Sabendo que deixaria de ser proprietária da usina após o dia 4 de novembro de 2021, a empresa do Grupo Votorantim já tinha se antecipado e requerido o direito de seguir à frente da usina. Dois pedidos foram apresentados à agência reguladora, em 2016 e 2017, para pleitear uma nova renovação da concessão, sob o argumento de que mudanças legais ocorridas no setor elétrico lhe dariam esse direito.
Não faltaram análises técnicas sobre o assunto. Em fevereiro deste ano, após analisar o requerimento da empresa, a Superintendência de Concessão e Geração da Aneel negou o pedido e reafirmou que a usina deveria ser relicitada. A empresa reagiu. Em maio, foi a vez de a diretoria da CBA se reunir com a Procuradoria Federal da agência para discutir o assunto. No encontro, a empresa alegou, entre outras razões, que a usina tinha função específica de abastecer apenas a sua produção de alumínio e que não estava conectada ao sistema nacional de transmissão de energia, ou seja, era de seu uso exclusivo. Depois de analisar cada argumento da companhia, a procuradora federal junto à Aneel, Bárbara Bianca Sena, impôs uma nova derrota à empresa. “Opino pela improcedência do pedido de prorrogação da outorga da UHE (usina hidrelétrica) Salto do Iporanga”, declarou.
O posicionamento final do caso, porém, cabe à diretoria colegiada da Aneel, que avalia os pareceres técnicos e, a partir dessas informações, toma uma decisão. É o que não ocorreu até hoje.
No último dia de sua concessão, a CBA enviou uma carta à agência. No documento, a empresa alerta que o contrato “terá sua vigência encerrada”, embora “ainda não há definição acerca da prorrogação da respectiva concessão”, contrariando o que está previsto em lei, que prevê que a decisão deve ser tomada 18 meses antes do término do contrato.
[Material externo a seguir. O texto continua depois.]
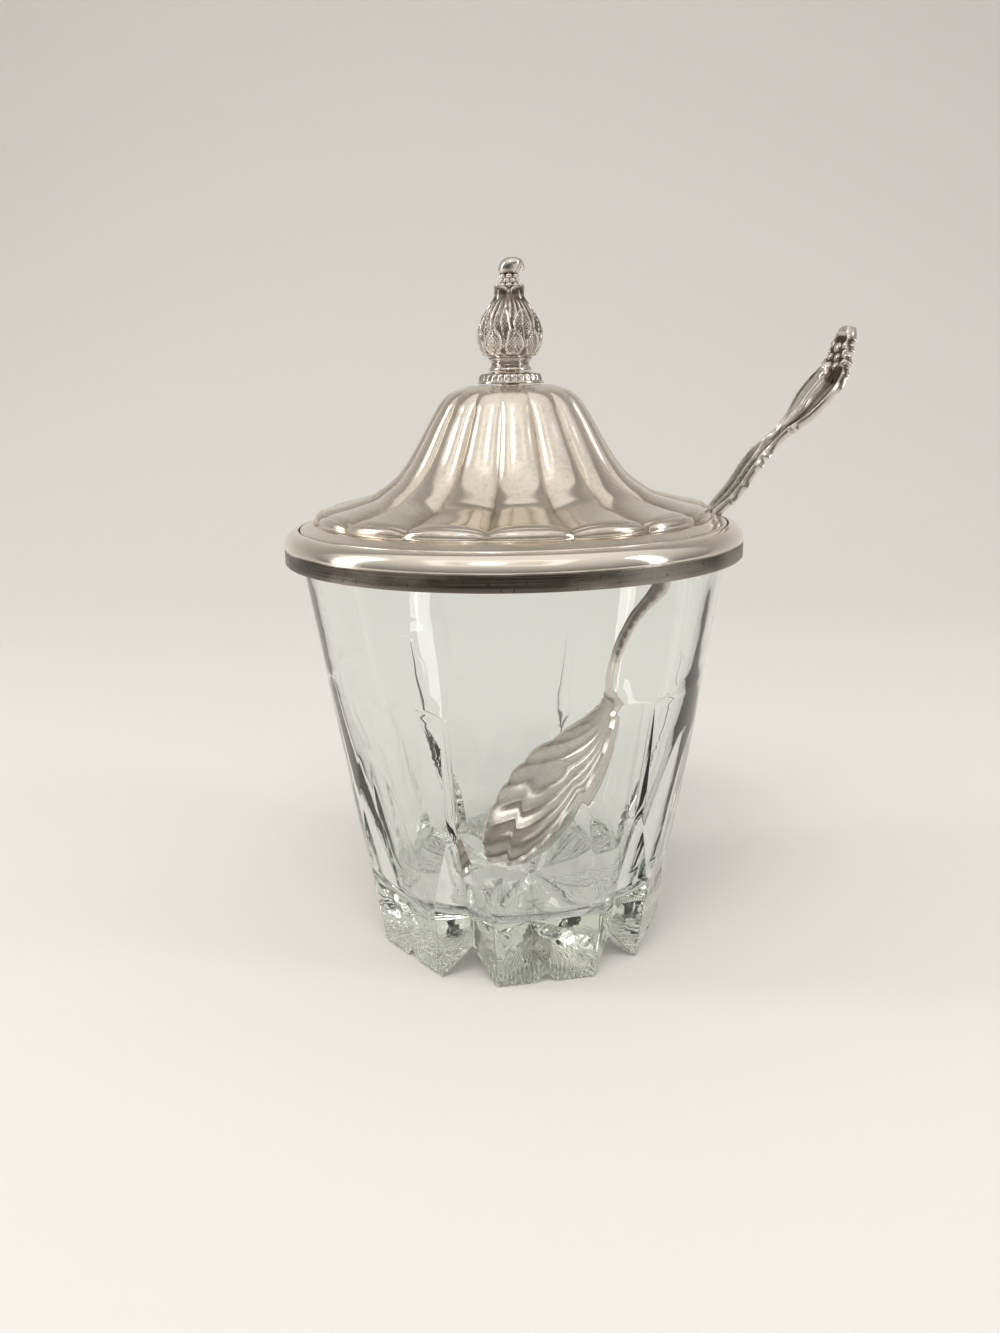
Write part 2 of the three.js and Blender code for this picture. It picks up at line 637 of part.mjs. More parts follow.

“Apesar disso, não é possível - e nem técnica e juridicamente desejável - que a CBA simplesmente interrompa sua exploração da UHE Salto do Iporanga”, declarou a companhia, na carta. “E isso porque, de um lado (i) a CBA não poderia apenas desativar a UHE e ‘entregar as chaves’ do empreendimento ao Poder Concedente (até porquê essa concessionária acredita em seu direito à prorrogação); e, de outro lado, (ii) a interrupção da geração da UHE num momento de escassez hídrica afetaria toda a segurança energética do sistema”.
A empresa afirma que “se encontra hoje uma situação de incerteza e insegurança jurídica a respeito de como proceder” após expirado o prazo da atual concessão “e até o julgamento definitivo do processo administrativo”. Por isso, cobra “uma manifestação formal a respeito de como prosseguir”.
Nova consulta
Questionada sobre o assunto, a Aneel declarou que o tema chegou a entrar na pauta da diretoria da agência no dia 26 de outubro, nove dias, portanto, antes do prazo final da concessão. O pedido da empresa, porém, não foi deliberado, devido a novas alegações.
“A agência se reuniu com a empresa e terá que fazer mais uma consulta jurídica para esclarecer uma alegação adicional da geradora”, declarou a Aneel. “Em relação à operação da concessão, a geradora se mostrou ciente dos seus deveres”, informou a agência, sem dar novo prazo para que o caso seja concluído.
Apesar de o Grupo Votorantim alegar que o fato de a usina ser voltada para sua autoprodução inviabilizaria a sua concessão para outro interessado, a agência nega esse argumento. “O fato de a usina não estar conectada ao Sistema Interligado Nacional não significa que as instalações não devam ser revertidas para a União”, declarou.
Por meio de nota, a Votorantim Energia, que é a gestora dos ativos de geração da CBA, afirmou que seu pedido de prorrogação “foi protocolado na Aneel em 2016 e não há, até o momento, decisão final” da agência. “Enquanto aguarda a manifestação da União, a empresa continuará mantendo e operando a usina”, declarou a companhia, referindo-se a um dispositivo legal de 2013 que, em casos excepcionais, permite a continuidade da geração pela companhia, embora esta não seja mais, oficialmente, a dona da usina.